Operating under oversight

Expect multi-year Compliance Monitoring with required work plans, quarterly status updates, and prompt reporting of “reportable events.” Maintain a living evidence library—training logs, audit results, and corrective tickets—to support each deliverable and reduce administrative burden.

Risk Analysis and Risk Management

Scope and method

Perform a privacy Risk Assessment that inventories where PHI is created, received, maintained, or transmitted; maps uses and disclosures; and evaluates threats such as inappropriate access, misdirected communications, and third-party leakage. Use a consistent scoring model for likelihood and impact.

Risk treatment

  • Administrative controls: minimum necessary standards, access authorization, and periodic workforce training.
  • Technical controls: role-based access, audit logging, DLP for outbound channels, and secure messaging.
  • Third-party controls: due diligence, BAAs, onboarding/offboarding, and ongoing vendor Compliance Monitoring.
  • Documentation: risk register, action plans, owners, and target dates with evidence of completion.

Continuous improvement

Reassess at least annually and when operations, systems, or laws change. Track metrics like right-of-access turnaround, access audit exceptions, and disclosure error rates to verify that controls are working and to focus remediation where risk remains high.

OCR Compliance Assistance and Education

Leveraging OCR resources

Outside of enforcement, OCR offers guidance, FAQs, webinars, and bulletins to clarify Privacy Rule requirements. OCR also provides technical assistance during inquiries, and its published Resolution Agreements and Corrective Action Plans illustrate practical controls that satisfy regulators.

Build a durable compliance program

Assign a Privacy Officer, align policies to real workflows, test staff on scenarios, and run tabletop exercises. Use internal OCR Compliance Reviews to proactively identify gaps, and address findings with documented remediation before an incident forces change.

Conclusion

Effective HIPAA privacy compliance blends sound governance, rigorous Risk Assessment, and continuous monitoring. If OCR investigates, cooperate quickly, fix root causes, and show evidence of sustained controls. These steps minimize penalties, reduce oversight burdens, and protect individuals’ health information.

FAQs

What is the OCR enforcement process for HIPAA privacy violations?
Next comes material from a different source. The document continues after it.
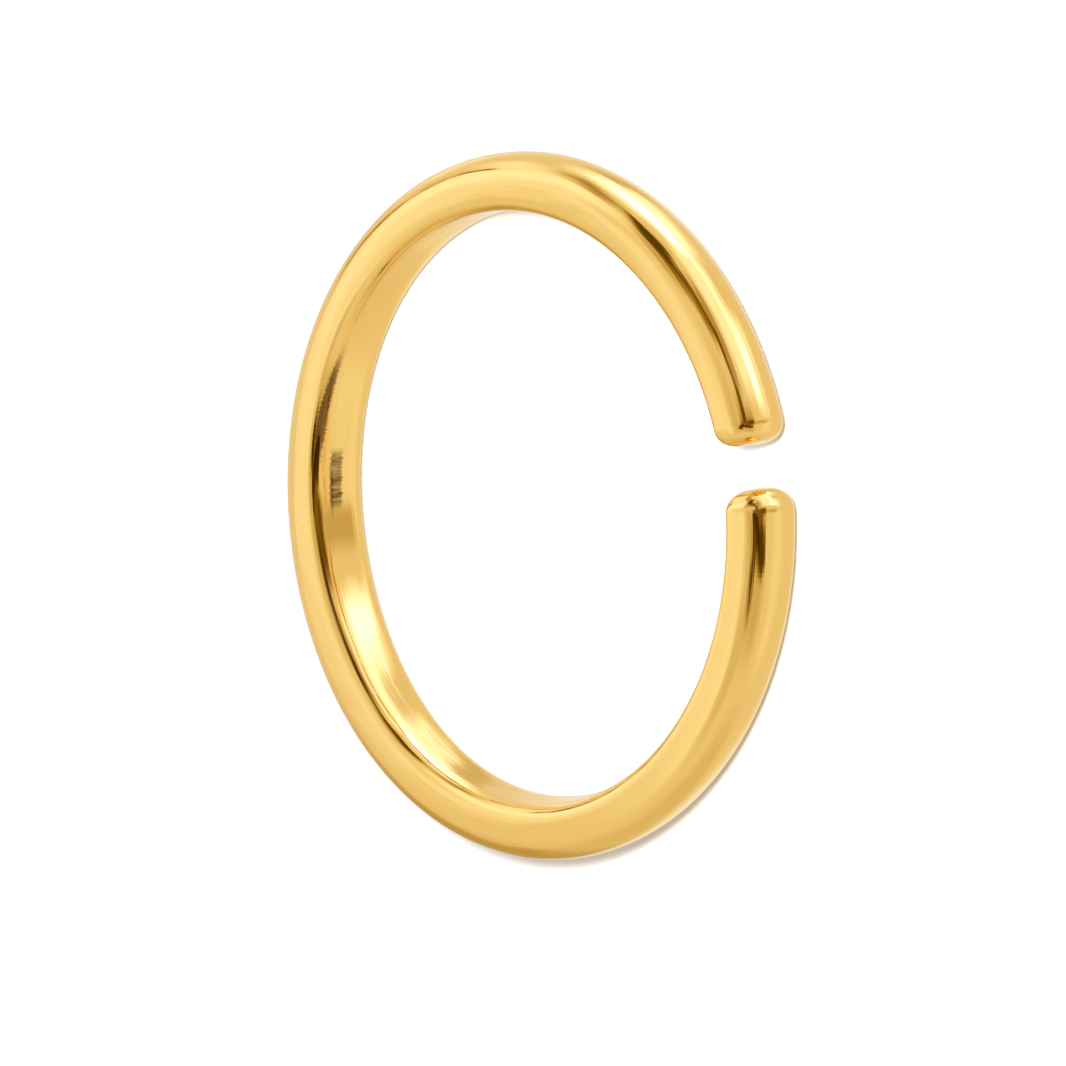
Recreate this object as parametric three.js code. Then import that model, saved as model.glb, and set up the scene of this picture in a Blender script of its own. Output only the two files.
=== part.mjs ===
// Open toe ring: one polished, gold-coloured band, bent round until its two rounded ends almost meet.
// Millimetres. The ring lies on its side as it would on a table: +Z runs along the bore,
// the underside is at z = 0, the gap between the ends faces -Y, and the origin is at the
// middle of the outline. Bearings are in degrees, counted from +X towards +Y.

import * as THREE from "three";

// Driving dimensions
const BAND_WIDTH = 1.7; // along the bore
const OUTER_SHARE = 0.56; // part of the thickness that lies outside the centre line
const OUTER_CROWN = 2.3; // outer half of the section: 2 is an ellipse, higher is squarer
const INNER_EDGE = 4.0; // inner half of the section, flatter, with small round edges
const REST_FLAT = 0.02; // ground off the underside, so that it has a narrow flat to lie on

const UPPER_END_BEARING = -90 + 3.6; // tip of the end that shows as the upper one
const LOWER_END_BEARING = 270 - 4.1; // tip of the end that shows as the lower one
const UPPER_END_ROUND = 0.5; // radius from the sides of the band to its end face
const LOWER_END_ROUND = 0.58;
const END_DOME = 0.02; // how far an end face stands proud at its middle

// The band was shaped by hand, so its centre line and thickness change a little on the way round,
// and it is slightly twisted: the twist, in degrees, lifts its outer side where it is positive.
// One row for each station, evenly spaced round the full circle, the first at bearing 0.
const STATIONS = [
  { radius: 8.25, thickness: 1.5, twist: 2 },
  { radius: 8.3, thickness: 1.4, twist: -9 },
  { radius: 8.25, thickness: 2.1, twist: -14 },
  { radius: 8.35, thickness: 1.6, twist: 0 },
  { radius: 8.15, thickness: 1.55, twist: -12 },
  { radius: 8.25, thickness: 1.4, twist: -9 },
  { radius: 8.35, thickness: 1.45, twist: -3 },
  { radius: 8.25, thickness: 1.5, twist: 9 },
];

// Fineness of the faceted surface
const POINTS_ROUND_SECTION = 24;
const STEPS_ALONG_BAND = 84;
const STEPS_IN_END_ROUND = 4;
const RINGS_ON_END_FACE = 2;

const MEAN_RADIUS = STATIONS.reduce((sum, row) => sum + row.radius, 0) / STATIONS.length;

// A smooth value between the stations: a cubic B-spline that closes on itself.
function between(column, bearing) {
  const count = STATIONS.length;
  const place = THREE.MathUtils.euclideanModulo(bearing / (360 / count), count);
  const first = Math.floor(place);
  const t = place - first;
  const weights = [
    (1 - t) ** 3 / 6,
    (3 * t ** 3 - 6 * t ** 2 + 4) / 6,
    (-3 * t ** 3 + 3 * t ** 2 + 3 * t + 1) / 6,
    t ** 3 / 6,
  ];
  return weights.reduce((sum, weight, i) => {
    const row = STATIONS[(first + i - 1 + count) % count];
    return sum + weight * row[column];
  }, 0);
}

// A cosine or sine raised to the section's squareness, with its sign kept.
function squared(value, squareness) {
  return Math.sign(value) * Math.abs(value) ** (2 / squareness);
}

// One closed section across the band. The inset draws all its sides in, where an end is rounded,
// and the share shrinks it towards its centre, where an end face closes. Whatever the twist turns
// below the level of the rest flat is ground away.
function section(bearing, inset, share) {
  const thickness = between("thickness", bearing);
  const outer = (thickness * OUTER_SHARE - inset) * share;
  const inner = (thickness * (1 - OUTER_SHARE) - inset) * share;
  const half = (BAND_WIDTH / 2 - inset) * share;
  const lowest = REST_FLAT - BAND_WIDTH / 2;
  const centre = between("radius", bearing);
  const twist = THREE.MathUtils.degToRad(between("twist", bearing));
  const angle = THREE.MathUtils.degToRad(bearing);
  const points = [];
  for (let i = 0; i < POINTS_ROUND_SECTION; i += 1) {
    const turn = ((i + 0.5) / POINTS_ROUND_SECTION) * 2 * Math.PI;
    const outward = Math.cos(turn) >= 0;
    const squareness = outward ? OUTER_CROWN : INNER_EDGE;
    const across = (outward ? outer : inner) * squared(Math.cos(turn), squareness);
    const along = half * squared(Math.sin(turn), squareness);
    const radius = centre + across * Math.cos(twist) - along * Math.sin(twist);
    const height = Math.max(across * Math.sin(twist) + along * Math.cos(twist), lowest);
    points.push(
      new THREE.Vector3(radius * Math.cos(angle), radius * Math.sin(angle), height - lowest),
    );
  }
  return points;
}

// The sections of one end, from the middle of its face back to where the band is full.
// The direction is +1 where bearings rise away from the tip and -1 where they fall.
function endSections(tip, round, direction) {
  const degreesPerMillimetre = THREE.MathUtils.radToDeg(1 / MEAN_RADIUS) * direction;
  const rows = [];
  for (let i = 1; i <= RINGS_ON_END_FACE; i += 1) {
    const share = i / (RINGS_ON_END_FACE + 1);
    const proud = END_DOME * (1 - share ** 2) ** 2;
    rows.push(section(tip - proud * degreesPerMillimetre, round, share));
  }
  for (let i = 0; i < STEPS_IN_END_ROUND; i += 1) {
    const turn = (i / STEPS_IN_END_ROUND) * (Math.PI / 2);
    const back = round * (1 - Math.cos(turn));
    const inset = round * (1 - Math.sin(turn));
    rows.push(section(tip + back * degreesPerMillimetre, inset, 1));
  }
  return rows;
}

// The middle of an end face.
function endCentre(tip, direction) {
  const angle = THREE.MathUtils.degToRad(tip) - (END_DOME / MEAN_RADIUS) * direction;
  const radius = between("radius", tip);
  const height = BAND_WIDTH / 2 - REST_FLAT;
  return new THREE.Vector3(radius * Math.cos(angle), radius * Math.sin(angle), height);
}

// A closed skin through the sections, with a fan of triangles at each end.
function skin(rows, firstCentre, lastCentre) {
  const across = rows[0].length;
  const points = [firstCentre, ...rows.flat(), lastCentre];
  const last = points.length - 1;
  const corner = (row, i) => 1 + row * across + (i % across);
  const faces = [];
  for (let i = 0; i < across; i += 1) {
    faces.push(0, corner(0, i), corner(0, i + 1));
    faces.push(last, corner(rows.length - 1, i + 1), corner(rows.length - 1, i));
  }
  for (let row = 0; row < rows.length - 1; row += 1) {
    for (let i = 0; i < across; i += 1) {
      faces.push(corner(row, i), corner(row + 1, i), corner(row + 1, i + 1));
      faces.push(corner(row, i), corner(row + 1, i + 1), corner(row, i + 1));
    }
  }
  const geometry = new THREE.BufferGeometry().setFromPoints(points);
  geometry.setIndex(faces);
  return geometry;
}

function ringBand() {
  const arcRound = (round) => THREE.MathUtils.radToDeg(round / MEAN_RADIUS);
  const from = UPPER_END_BEARING + arcRound(UPPER_END_ROUND);
  const to = LOWER_END_BEARING - arcRound(LOWER_END_ROUND);
  const rows = endSections(UPPER_END_BEARING, UPPER_END_ROUND, 1);
  for (let i = 0; i <= STEPS_ALONG_BAND; i += 1) {
    rows.push(section(THREE.MathUtils.lerp(from, to, i / STEPS_ALONG_BAND), 0, 1));
  }
  rows.push(...endSections(LOWER_END_BEARING, LOWER_END_ROUND, -1).reverse());
  const geometry = skin(rows, endCentre(UPPER_END_BEARING, 1), endCentre(LOWER_END_BEARING, -1));

  geometry.computeBoundingBox();
  const middle = geometry.boundingBox.getCenter(new THREE.Vector3());
  geometry.translate(-middle.x, -middle.y, 0);
  geometry.computeVertexNormals();
  return geometry;
}

const polishedGold = new THREE.MeshStandardMaterial({
  color: 0xe9bd5e,
  roughness: 0.18,
  metalness: 1,
});

const band = new THREE.Mesh(ringBand(), polishedGold);
band.name = "ring_band";

const toeRing = new THREE.Group();
toeRing.add(band);

export default toeRing;
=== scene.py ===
import math

import bpy
from mathutils import Matrix, Vector


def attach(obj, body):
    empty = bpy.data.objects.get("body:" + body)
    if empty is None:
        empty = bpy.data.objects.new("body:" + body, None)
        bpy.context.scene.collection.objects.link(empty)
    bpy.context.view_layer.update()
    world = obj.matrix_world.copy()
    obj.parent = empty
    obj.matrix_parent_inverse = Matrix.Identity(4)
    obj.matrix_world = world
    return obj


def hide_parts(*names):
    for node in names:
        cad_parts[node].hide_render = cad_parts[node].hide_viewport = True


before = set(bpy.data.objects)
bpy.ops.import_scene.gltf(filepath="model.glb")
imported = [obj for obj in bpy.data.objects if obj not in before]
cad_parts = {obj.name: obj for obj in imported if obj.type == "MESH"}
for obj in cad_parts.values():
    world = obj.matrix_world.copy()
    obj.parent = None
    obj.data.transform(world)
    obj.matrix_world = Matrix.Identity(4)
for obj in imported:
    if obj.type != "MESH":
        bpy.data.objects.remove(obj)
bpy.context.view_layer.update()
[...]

OCR screens complaints and breach reports for jurisdiction, opens an investigation when indicated, and collects documents, interviews staff, and evaluates controls. Cases resolve through technical assistance, voluntary compliance, settlement with a Corrective Action Plan, Civil Monetary Penalties, or referral for criminal review when warranted.

How are HIPAA fines determined and assessed?

Civil Monetary Penalties follow a four-tier structure tied to culpability and are adjusted for inflation. OCR weighs factors such as the scope and duration of the violation, number of individuals affected, harm, prior history, corrective actions, cooperation, and financial condition. Willful neglect triggers mandatory penalties, while timely correction of non–willful neglect violations can avoid CMPs.

What steps does OCR take during an investigation?

OCR issues an opening letter and information request, collects policies and evidence of implementation, conducts interviews or site visits, and may require additional production rounds. After analyzing the facts against the HIPAA Privacy Rule, OCR issues findings and either closes the case or requires corrective actions, penalties, or monitoring.

How can entities mitigate penalties after a breach?

Contain the incident, perform a thorough Risk Assessment, meet notification obligations, and implement concrete fixes within the cure window where applicable. Cooperate fully, provide organized evidence, propose credible remediation, document ability-to-pay if needed, and demonstrate recognized security practices for security-related issues. These actions can reduce penalties and shorten oversight.